夜のくわだて
多分、今に始まったことじゃないのだが、夜、家の中で物音がすることに気づいた。
それは2階ですることもあれば1階ですることもあった。
物騒ではないか。
家人が休んでいる間に最近流行りの強盗など入っているなら、さすまたで撃退しなければならないし、再発防止のために侵入経路を特定する必要もある。
ところが、確認しても荒らされた形跡はない。多分。いや、主夫であるぼくがズボラなので家の中が常にとっ散らかっており、物盗りに少しぐらい荒らされても気づいてないだけかも。ともかく被害はなさそうだとわかった。
しばらく、家にいる間は神経を張り詰めて過ごした。わずかな物音にも耳をそばだて、羽虫の音にも振り返るほどに神経を研ぎ澄ましていた。
その結果、音は両階のトイレから聞こえていることに気づいた。
誰かが勝手に使っているのか、断ってくれたらトイレぐらい貸すぞ。ぼくは昔からそうしてきた。子供の頃、実家に近所の工事関係者が訪ねてきて、「トイレ貸してください」というので、今のようにコンビニがそこら中にある時代じゃなかったから「どうぞ」と貸した。後で帰宅した母に「知らない人に貸さないで」と言われておどろいた。「なんで?」と聞くと、どんな人かわからないし、そう言う人って大きいウンコしそうだから、、、」確かに肉体労働の人はもりもり食べて体も動かしてるから健康的なのが出そうだな。しかし、家族のそれぞれがどんなウンコをしているかだって情報交換してるわけじゃないから知らないのに・・・。まあそれはいいや。
とにかく他人が使ってるわけじゃなかった。トイレが自発的に何かしてるらしくチョロチョロと水の流れる音とモーターの音がウィーンウィーンと聞こえる。主の知らない時に勝手に・・・。
これっていわゆるAIがシンギュラリティを迎えて人間に反乱を起こす的な動きの初動だったりしないだろうか?だって何も命令などした覚えはないのに。しかも、家人に訊くとウォシュレットをふだん誰も使っていないことがわかった。

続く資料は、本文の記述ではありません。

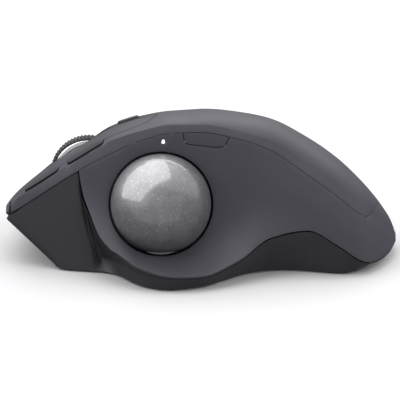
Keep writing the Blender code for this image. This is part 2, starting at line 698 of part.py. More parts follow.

もちろん訊く時はうんと小さい声で耳元で喋るようにした。トイレに聞かれないように。
ウチの便座ってAI搭載だったかな?・・・必要か?季節や気温に応じて家族の一人一人に合わせた温度と水勢の好みを記録しておき、肛門認証で即座にそれを実現する。初見の肛門はネットを介してTOTO中央管理センターに毎日送られてくる数千万件の利用者の肛門ビッグデータを参照し、AIで適切な調節を行う、とか。それならAIが役に立ちそうだ。でも、そもそもネット繋がってたかな・・・。
ともかく、動いているのに気づいてトイレに駆けつけるとその動作は終わっていて何事もないということが続いた。あるいはトイレはその企ての途中でぼくの警戒に気付き、意図した行動を完遂する前に中断して舌打ちでもしているのかもしれない。
ぼくはジャブ中の被害妄想じゃないかと疑われるほど、いろんな可能性を考えた。
ウォシュレットのノズルの1番奥から超小型カメラがニョキっと出てきて、その部分についた汚れを洗い流すふりをして、ついでにこの1週間かそこらで密かに撮り貯めた排便時の局部の動画や高精細画像をネットを介して西東京あたりにあるTOTO中央データセンターに送り、適切な編集や画像処理を行って商品化されたものを極秘サブスク会員(もちろん変態たち)に定期配信し、巨万の富を築き、それが国際金融資本や北朝鮮に流れているとか。
そこで、音がした時にダッシュで駆けつけると、やはり思った通りノズルの洗浄をやっている風で勝手にノズルを伸ばしたり引っ込めたりしながらチョロチョロやっているのである。改めてマニュアルを調べてみると、定期的に洗浄をするメンテナンス機能がオンになっていて、そのせいだったので設定をオフにしたらもう音はしなくなった。シンギュラリティは我が家ではまだきていなかった。でもAI非搭載の家電の方がとっくに人の知能を超えていると思う。